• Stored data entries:
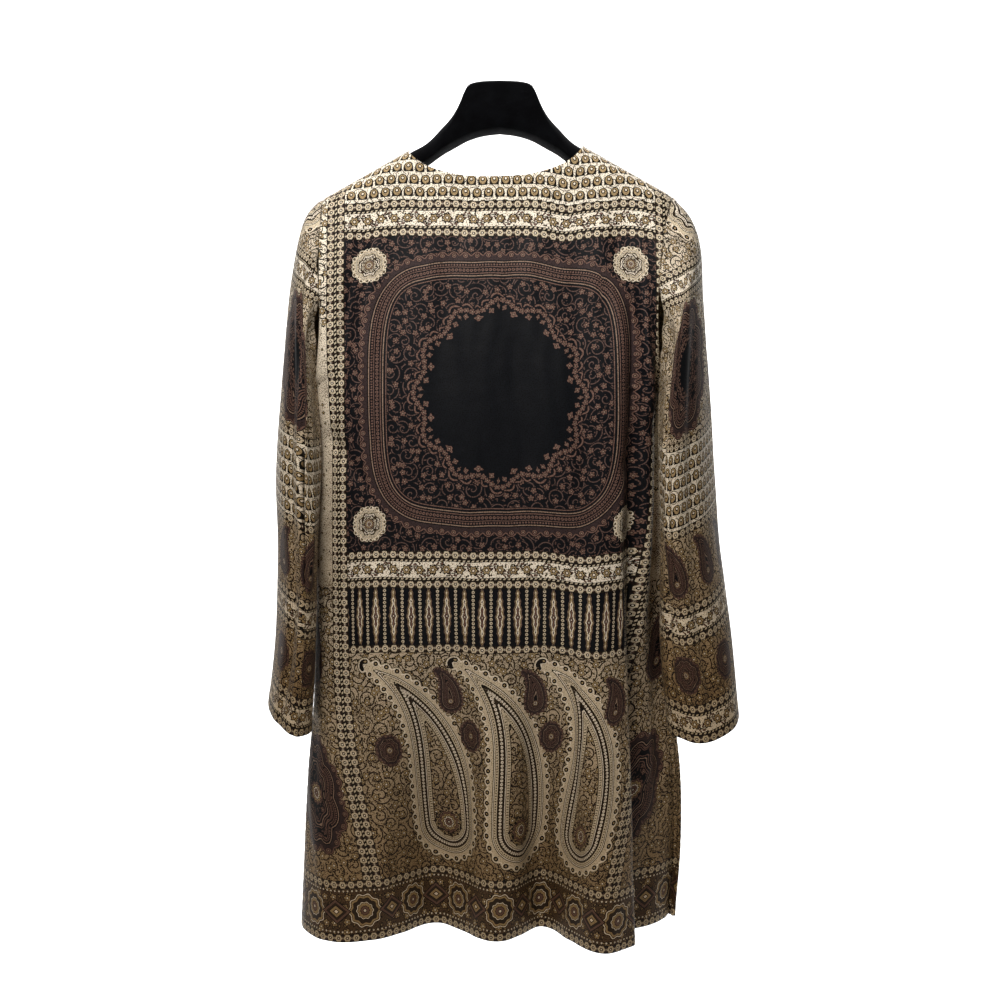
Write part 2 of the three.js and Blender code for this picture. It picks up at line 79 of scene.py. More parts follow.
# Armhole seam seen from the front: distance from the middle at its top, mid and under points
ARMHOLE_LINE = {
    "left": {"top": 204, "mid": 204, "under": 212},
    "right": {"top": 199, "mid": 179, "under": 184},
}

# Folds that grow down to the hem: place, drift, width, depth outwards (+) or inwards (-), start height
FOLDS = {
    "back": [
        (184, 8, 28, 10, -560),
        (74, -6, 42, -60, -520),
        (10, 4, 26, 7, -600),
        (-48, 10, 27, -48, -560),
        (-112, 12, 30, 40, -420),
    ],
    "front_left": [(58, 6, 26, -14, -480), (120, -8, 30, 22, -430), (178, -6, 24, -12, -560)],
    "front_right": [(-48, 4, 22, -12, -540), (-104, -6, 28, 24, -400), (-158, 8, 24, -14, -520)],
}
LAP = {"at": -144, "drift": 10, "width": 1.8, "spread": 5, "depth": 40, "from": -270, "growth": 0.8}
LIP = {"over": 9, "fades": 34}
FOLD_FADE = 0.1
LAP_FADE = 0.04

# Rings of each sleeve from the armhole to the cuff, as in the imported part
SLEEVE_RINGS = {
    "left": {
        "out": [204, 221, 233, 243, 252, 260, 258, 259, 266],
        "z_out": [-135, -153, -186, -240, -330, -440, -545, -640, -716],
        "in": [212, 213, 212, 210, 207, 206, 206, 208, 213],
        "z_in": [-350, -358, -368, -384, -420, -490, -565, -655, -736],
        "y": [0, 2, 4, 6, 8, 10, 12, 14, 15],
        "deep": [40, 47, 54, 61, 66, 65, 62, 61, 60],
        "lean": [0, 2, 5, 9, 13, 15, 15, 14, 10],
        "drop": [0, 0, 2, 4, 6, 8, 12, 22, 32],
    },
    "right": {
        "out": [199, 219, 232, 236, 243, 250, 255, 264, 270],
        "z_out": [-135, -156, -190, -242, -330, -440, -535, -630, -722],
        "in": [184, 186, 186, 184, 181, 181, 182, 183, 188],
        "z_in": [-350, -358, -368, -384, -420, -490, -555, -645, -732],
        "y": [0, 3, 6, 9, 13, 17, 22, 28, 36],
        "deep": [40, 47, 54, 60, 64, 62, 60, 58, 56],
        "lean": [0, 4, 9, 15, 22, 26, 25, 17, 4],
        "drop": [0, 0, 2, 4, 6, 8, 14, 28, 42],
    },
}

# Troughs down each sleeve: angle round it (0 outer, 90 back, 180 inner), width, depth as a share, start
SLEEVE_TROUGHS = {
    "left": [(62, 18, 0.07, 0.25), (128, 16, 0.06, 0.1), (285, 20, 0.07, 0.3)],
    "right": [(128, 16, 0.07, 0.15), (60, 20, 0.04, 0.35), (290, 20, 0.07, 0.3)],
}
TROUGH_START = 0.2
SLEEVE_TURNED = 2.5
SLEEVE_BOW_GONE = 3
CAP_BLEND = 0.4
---
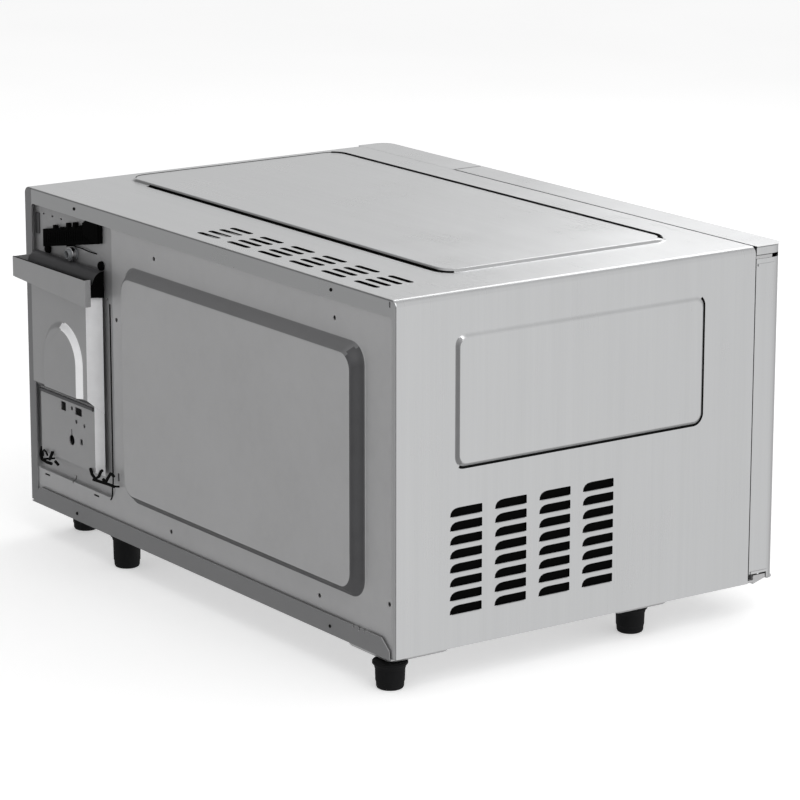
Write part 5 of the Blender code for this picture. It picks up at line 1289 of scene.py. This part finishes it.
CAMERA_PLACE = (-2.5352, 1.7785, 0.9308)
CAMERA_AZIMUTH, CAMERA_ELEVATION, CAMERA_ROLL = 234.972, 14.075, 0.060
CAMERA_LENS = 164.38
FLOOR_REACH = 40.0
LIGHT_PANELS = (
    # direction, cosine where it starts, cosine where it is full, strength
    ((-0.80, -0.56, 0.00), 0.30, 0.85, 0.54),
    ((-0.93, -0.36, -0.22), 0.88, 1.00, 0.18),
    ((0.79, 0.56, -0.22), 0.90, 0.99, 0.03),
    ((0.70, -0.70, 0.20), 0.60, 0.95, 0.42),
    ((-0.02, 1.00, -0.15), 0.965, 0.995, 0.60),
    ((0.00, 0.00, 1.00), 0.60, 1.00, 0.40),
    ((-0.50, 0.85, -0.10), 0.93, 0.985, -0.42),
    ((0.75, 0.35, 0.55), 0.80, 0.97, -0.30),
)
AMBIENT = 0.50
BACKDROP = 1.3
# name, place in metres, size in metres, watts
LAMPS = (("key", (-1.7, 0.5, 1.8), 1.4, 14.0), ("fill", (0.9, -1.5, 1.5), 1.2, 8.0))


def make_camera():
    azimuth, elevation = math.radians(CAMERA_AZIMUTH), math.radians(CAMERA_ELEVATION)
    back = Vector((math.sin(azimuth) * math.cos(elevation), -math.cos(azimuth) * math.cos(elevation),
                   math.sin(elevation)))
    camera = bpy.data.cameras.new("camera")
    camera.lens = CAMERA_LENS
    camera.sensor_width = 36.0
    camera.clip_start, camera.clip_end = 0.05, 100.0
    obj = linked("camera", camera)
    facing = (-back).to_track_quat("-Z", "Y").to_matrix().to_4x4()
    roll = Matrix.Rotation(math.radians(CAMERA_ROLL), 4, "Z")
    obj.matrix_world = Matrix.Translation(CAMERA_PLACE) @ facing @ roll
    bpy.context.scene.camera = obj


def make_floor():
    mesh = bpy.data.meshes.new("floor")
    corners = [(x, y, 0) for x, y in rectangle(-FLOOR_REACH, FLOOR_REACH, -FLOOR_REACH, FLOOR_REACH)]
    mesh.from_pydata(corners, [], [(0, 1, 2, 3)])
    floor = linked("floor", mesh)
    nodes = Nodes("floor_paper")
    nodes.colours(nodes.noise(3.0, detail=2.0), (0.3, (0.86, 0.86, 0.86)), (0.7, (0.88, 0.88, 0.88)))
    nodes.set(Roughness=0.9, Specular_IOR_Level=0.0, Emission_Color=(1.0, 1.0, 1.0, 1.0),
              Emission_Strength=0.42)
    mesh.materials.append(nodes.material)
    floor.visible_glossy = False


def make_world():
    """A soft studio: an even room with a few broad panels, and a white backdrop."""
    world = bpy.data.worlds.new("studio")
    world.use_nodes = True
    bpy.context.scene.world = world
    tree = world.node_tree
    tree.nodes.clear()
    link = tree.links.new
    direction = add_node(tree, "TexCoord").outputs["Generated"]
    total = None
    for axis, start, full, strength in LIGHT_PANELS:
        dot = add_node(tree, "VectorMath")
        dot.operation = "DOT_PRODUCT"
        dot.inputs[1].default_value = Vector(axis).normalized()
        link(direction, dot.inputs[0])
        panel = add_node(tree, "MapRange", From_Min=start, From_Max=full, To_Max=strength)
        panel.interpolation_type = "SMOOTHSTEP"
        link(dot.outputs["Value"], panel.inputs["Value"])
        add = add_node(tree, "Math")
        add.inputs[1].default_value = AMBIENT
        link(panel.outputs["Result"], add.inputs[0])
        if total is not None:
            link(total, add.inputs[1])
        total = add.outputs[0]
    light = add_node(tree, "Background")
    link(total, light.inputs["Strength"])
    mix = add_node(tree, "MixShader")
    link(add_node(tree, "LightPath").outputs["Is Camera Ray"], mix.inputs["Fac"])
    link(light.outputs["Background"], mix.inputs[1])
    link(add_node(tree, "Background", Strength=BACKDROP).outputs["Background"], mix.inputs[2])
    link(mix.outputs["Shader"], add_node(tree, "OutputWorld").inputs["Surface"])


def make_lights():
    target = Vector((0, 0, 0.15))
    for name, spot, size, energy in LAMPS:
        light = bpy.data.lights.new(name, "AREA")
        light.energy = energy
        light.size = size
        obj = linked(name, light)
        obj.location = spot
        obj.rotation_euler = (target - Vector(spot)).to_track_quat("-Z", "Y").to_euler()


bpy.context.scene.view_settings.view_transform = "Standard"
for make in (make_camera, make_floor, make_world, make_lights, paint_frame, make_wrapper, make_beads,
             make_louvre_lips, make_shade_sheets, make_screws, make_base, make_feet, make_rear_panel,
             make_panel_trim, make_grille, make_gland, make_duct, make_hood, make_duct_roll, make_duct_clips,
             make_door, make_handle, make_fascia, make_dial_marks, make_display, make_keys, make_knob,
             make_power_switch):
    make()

• Task statement: In the material above, locate the line containing "Write part 5" and the line containing "1.5), 1.2, 8.0))". Transcribe exactly those two lines and every line between them, and nothing more.

• Solution below:
Write part 5 of the Blender code for this picture. It picks up at line 1289 of scene.py. This part finishes it.
CAMERA_PLACE = (-2.5352, 1.7785, 0.9308)
CAMERA_AZIMUTH, CAMERA_ELEVATION, CAMERA_ROLL = 234.972, 14.075, 0.060
CAMERA_LENS = 164.38
FLOOR_REACH = 40.0
LIGHT_PANELS = (
    # direction, cosine where it starts, cosine where it is full, strength
    ((-0.80, -0.56, 0.00), 0.30, 0.85, 0.54),
    ((-0.93, -0.36, -0.22), 0.88, 1.00, 0.18),
    ((0.79, 0.56, -0.22), 0.90, 0.99, 0.03),
    ((0.70, -0.70, 0.20), 0.60, 0.95, 0.42),
    ((-0.02, 1.00, -0.15), 0.965, 0.995, 0.60),
    ((0.00, 0.00, 1.00), 0.60, 1.00, 0.40),
    ((-0.50, 0.85, -0.10), 0.93, 0.985, -0.42),
    ((0.75, 0.35, 0.55), 0.80, 0.97, -0.30),
)
AMBIENT = 0.50
BACKDROP = 1.3
# name, place in metres, size in metres, watts
LAMPS = (("key", (-1.7, 0.5, 1.8), 1.4, 14.0), ("fill", (0.9, -1.5, 1.5), 1.2, 8.0))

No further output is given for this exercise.